L’agricoltura dà lavoro. Anzi, mai come in questo periodo il ruolo dei campi – anche dal punto di vista occupazionale -, pare essere più importante di prima. Perché, oltre che assicurare adeguate forniture alimentari, sono proprio le coltivazioni e gli allevamenti ad offrire occasioni d’occupazione che, fino a poche settimane fa, parevano dimenticate dai più. Una sorta di ritorno alla terra che deve far pensare. Cibo e lavoro, dunque. Due esigenze pressanti, che possono essere soddisfatte insieme. La necessità di garantire approvvigionamenti alimentari agli italiani, infatti, va di pari passo con il bisogno di trovare il lavoro che si è perso oppure di guadagnare qualcosa di più perché alle prese con una riduzione degli stipendi e delle attività. L’esigenza tocca pressoché tutti. Perché intanto le difficoltà di spostamento hanno messo in forse la disponibilità di manodopera straniera; una complicazione che si aggiunge a quelle provocate dal clima in questo periodo non certo favorevole alle semine e alle raccolte. I rischi di mandare all’aria l’annata, oltre che i redditi degli italiani, ci sono tutti.
E’ per tutto questo che Coldiretti ha lanciato Jobincountry, un portale internet che prova a raggiungere in un solo colpo tre obiettivi: combattere le difficoltà occupazionali, garantire le forniture alimentari e stabilizzare i prezzi con lo svolgimento regolare delle operazioni di raccolta.
L’iniziativa, autorizzata dal Ministero del Lavoro, dopo una fase sperimentale in Veneto, è adesso estesa a tutta Italia. E potrebbe essere davvero un successo. In una sola settimana e in una sola regione, le candidature arrivate sono state 1.500 e di ogni genere: dagli studenti universitari ai pensionati fino ai cassaintegrati, ma non mancano neppure operai, blogger, responsabili marketing, laureati in storia dell’arte e tanti addetti del settore turistico in crisi.
In poche ore di operatività a livello nazionale, i curriculum inseriti sono stati 400. Il 60% di chi è pronto a “tornare alla terra” ha fra i 20 e i 30 anni di età, il 30% ha fra i 40 e i 60 anni e infine 1 su 10 (10%) ha più di 60 anni. Semplice il funzionamento del portale, che si presenta come una piattaforma di intermediazione della manodopera e che offre quindi a imprese e lavoratori un luogo di incontro, prima virtuale e poi sul campo. Le aziende agricole inseriscono le loro necessità e le condizioni contrattuali; chi cerca lavoro indica le esperienze oltre ai dati personali.
L’attività è svolta direttamente nelle singole provincie attraverso le società di servizi delle Coldiretti locali. Dietro tutto questo, c’è anche una necessità ormai impellente.
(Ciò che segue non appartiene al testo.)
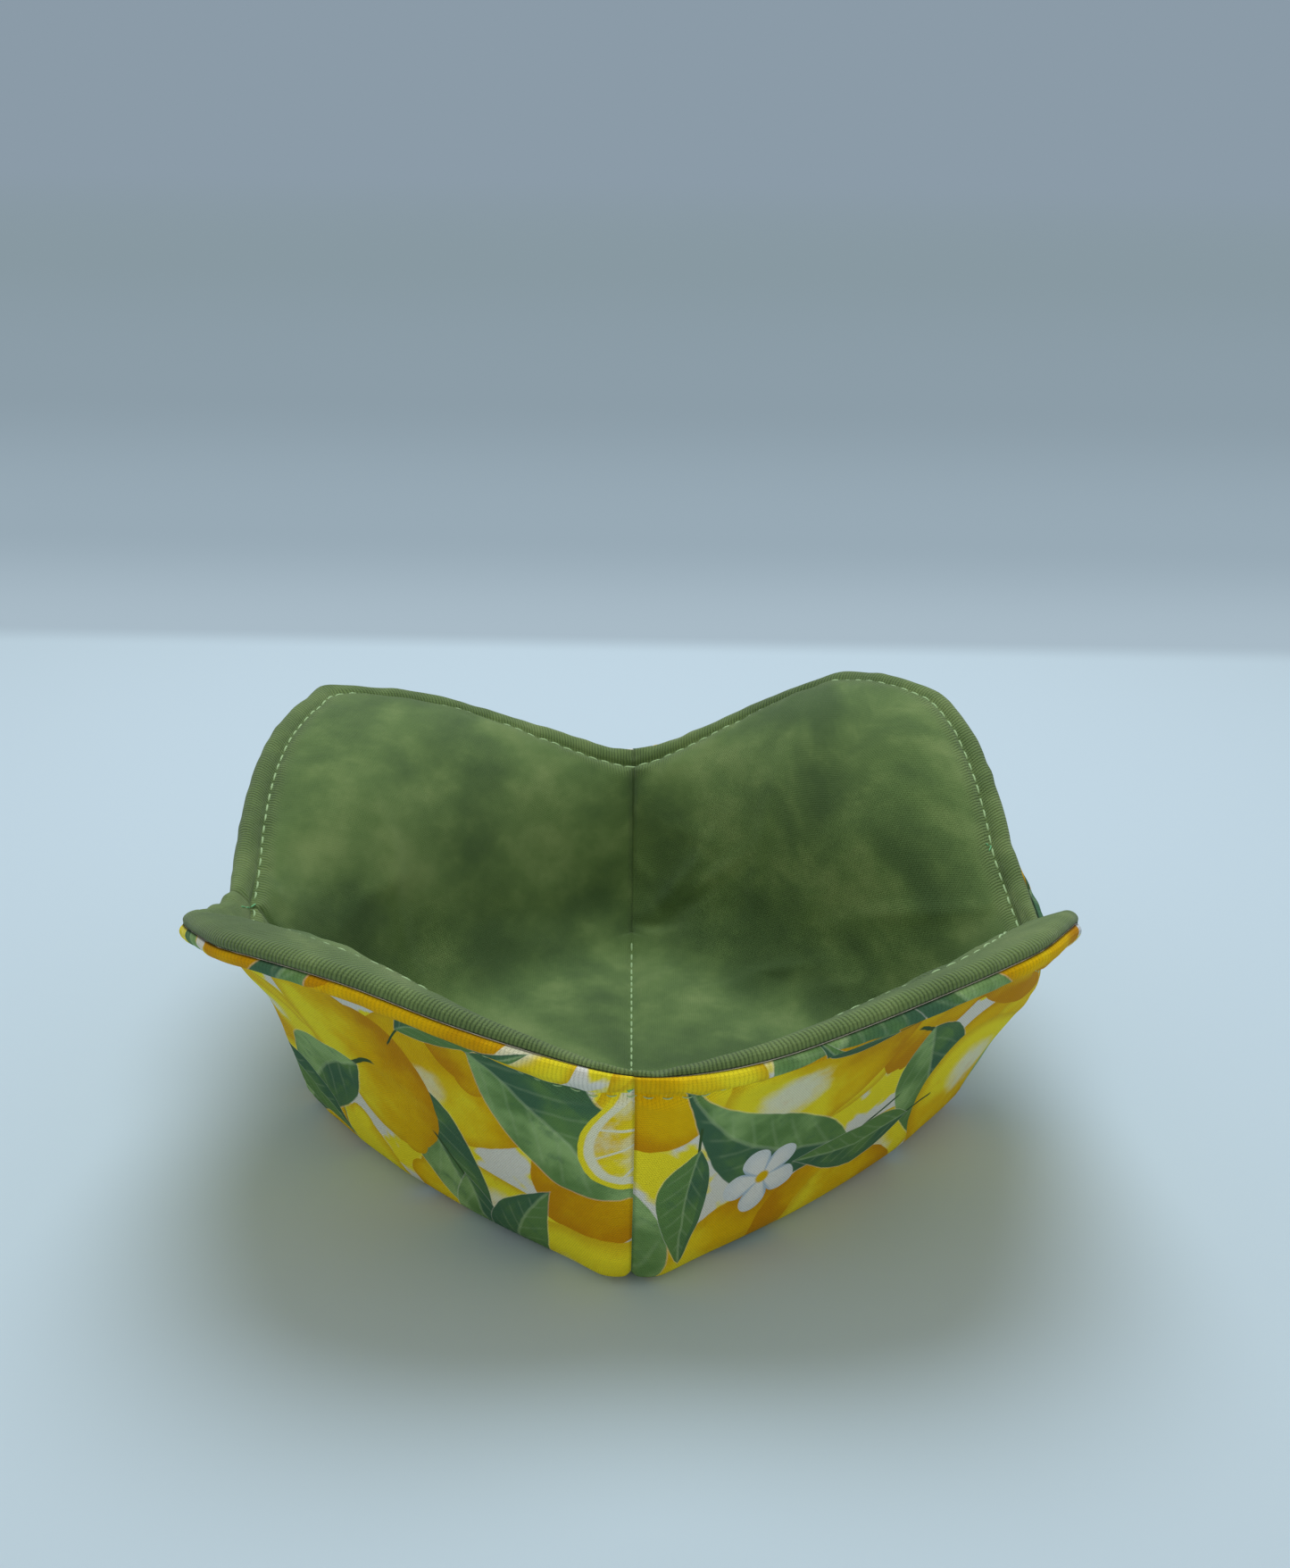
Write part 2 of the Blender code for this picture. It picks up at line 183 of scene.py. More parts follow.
def base_edge(side, station, inset):
    """Points of the base's rounded outline, and the outward directions there."""
    half = BASE_HALF - inset
    radius = max(BASE_CORNER_RADIUS - inset, BASE_CORNER_RADIUS * LEAST_CORNER)
    straight = half - radius
    along = np.abs(station) * half
    angle = np.maximum(along - straight, 0) / radius * math.pi / 4
    x = np.copysign(np.minimum(along, straight) + radius * np.sin(angle), station)
    y = -straight - radius * np.cos(angle) - BASE_BULGE * (1 - station**2)
    return turned(side, x, y), turned(side, np.copysign(np.sin(angle), station), -np.cos(angle))


FLAT_FOOT = np.stack(base_edge(SIDES, STATIONS, BASE_FOLD)[0], -1)


def rise_share(station, fullness):
    return np.maximum(np.cos(station * math.pi / 2), 0)**fullness


def between(valleys, petals, share):
    """A quantity on its way from each valley's value (share 0) to each petal's (share 1)."""
    return valleys[VALLEYS] + (petals[SIDES] - valleys[VALLEYS]) * share


def rim_edge():
    """Points on the rim's edge, and the pull with which the cloth arrives there, in chords of the wall."""
    station = np.broadcast_to(STATIONS, VALLEYS.shape)
    softness = TIP_SOFTNESS[SIDES]
    soft = np.hypot(station, softness) - softness
    tip = np.maximum(1 - soft / (np.hypot(1, softness) - softness), 0)
    reach = VALLEY_REACH + (REACHES[SIDES] - VALLEY_REACH) * tip**PLAN_FULLNESS[SIDES]
    angle = station * math.pi / 4
    x, y = turned(SIDES, np.sin(angle), -np.cos(angle))
    height = between(VALLEY_HEIGHT + VALLEY_LIFTS, HEIGHTS, rise_share(station, RISE_FULLNESS[SIDES]))
    height = height + TWISTS[SIDES] * np.sin(math.pi * station)
    share = rise_share(station, FLARE_FULLNESS[SIDES])
    slope = between(VALLEY_FLARES, FLARES, share)
    arch = VALLEY_ARCH + (PETAL_ARCHES[SIDES] - VALLEY_ARCH) * share
    pull = np.stack([x * np.cos(slope), y * np.cos(slope), np.sin(slope)], -1) * arch[..., None]
    return np.stack([x * reach, y * reach, height], -1), pull


def gone_along(line, axis=0):
    """How far along a line each of its points after the first lies."""
    return np.cumsum(np.linalg.norm(np.diff(line, axis=axis), axis=-1), axis)


def at_places(places, gone, path):
    """Points of a path at distances along it, or other vectors kept there."""
    return np.stack([np.interp(places, gone, path[:, axis]) for axis in range(3)], -1)


def at_distances(line, distances):
    """Points of each column's line at its distances from the start, and each line's length."""
    gone = np.concatenate([np.zeros((1, 4, SPANS + 1)), gone_along(line)])
    length = gone[-1]
    wanted = distances(length)
    points = np.empty((*wanted.shape, 3))
    for side, k in np.ndindex(4, SPANS + 1):
        points[:, side, k] = at_places(wanted[:, side, k], gone[:, side, k], line[:, side, k])
    return points, wanted, length


def wall_stops(length):
    """How far up each column's line the rows lie, closer together near the rim."""
    wall = np.linspace(0, 1, WALL_ROWS)[:, None, None]
    stops = BASE_FOLD + (length - RIM_ZONE - BASE_FOLD) * wall
    rim = length - np.linspace(RIM_ZONE, RIM_ROLL, RIM_ROWS + 1)[1:, None, None]
    return np.concatenate([stops, rim])


def unit(vectors):
    return vectors / np.linalg.norm(vectors, axis=-1, keepdims=True)


def shifted(rows, step):
    """Rows whose every point takes the place of its neighbour, past the darts too."""
    ring = np.roll(rows[:, :, :-1].reshape(len(rows), RING, 3), -step, 1).reshape(len(rows), 4, SPANS, 3)
    return np.concatenate([ring, np.roll(ring[:, :, :1], -1, axis=1)], axis=2)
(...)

“Di fronte alle incertezze e ai pesanti ritardi che rischiano di compromettere le campagne di raccolta e le forniture alimentari siamo stati costretti ad assumere direttamente l’iniziativa”, dice infatti il presidente della Coldiretti Ettore Prandini, che punta il dito su un altro problema. “Occorre – spiega -, introdurre al più presto i voucher semplificati in agricoltura limitatamente a determinate categorie e al periodo dell’emergenza”. Il fatto è che l’attuale meccanismo dei voucher appare essere troppo rigido e complesso. “Servono – dice Prandini -, provvedimenti straordinari che potrebbero consentire solo a cassaintegrati, studenti e pensionati italiani lo svolgimento dei lavori nelle campagne in un momento in cui peraltro scuole, università attività economiche ed aziende sono chiuse e in molti potrebbero trovare una occasione di integrazione del reddito proprio nelle attività di raccolta”.
In attesa delle istituzioni, quindi, le campagne italiane fanno da sole, adottando meccanismi già sperimentati in Europa. Una esperienza simile, infatti, è già stata realizzata in Francia con la piattaforma Bras pour ton assiette alla quale hanno risposto oltre 200mila francesi, ma altre iniziative sono state o stanno per essere lanciate anche in Germania e in Gran Bretagna con lo slogan Pick for Britain. Tutto in attesa di accordi specifici con Polonia, Bulgaria e Romania per realizzare dei “corridoi verdi privilegiati” per i lavoratori agricoli. Con il blocco delle frontiere – dice ancora Coldiretti – è a rischio più di un quarto della produzione agroalimentare nazionale raccolta normalmente da 370mila lavoratori regolari che arrivano ogni anno dall’estero.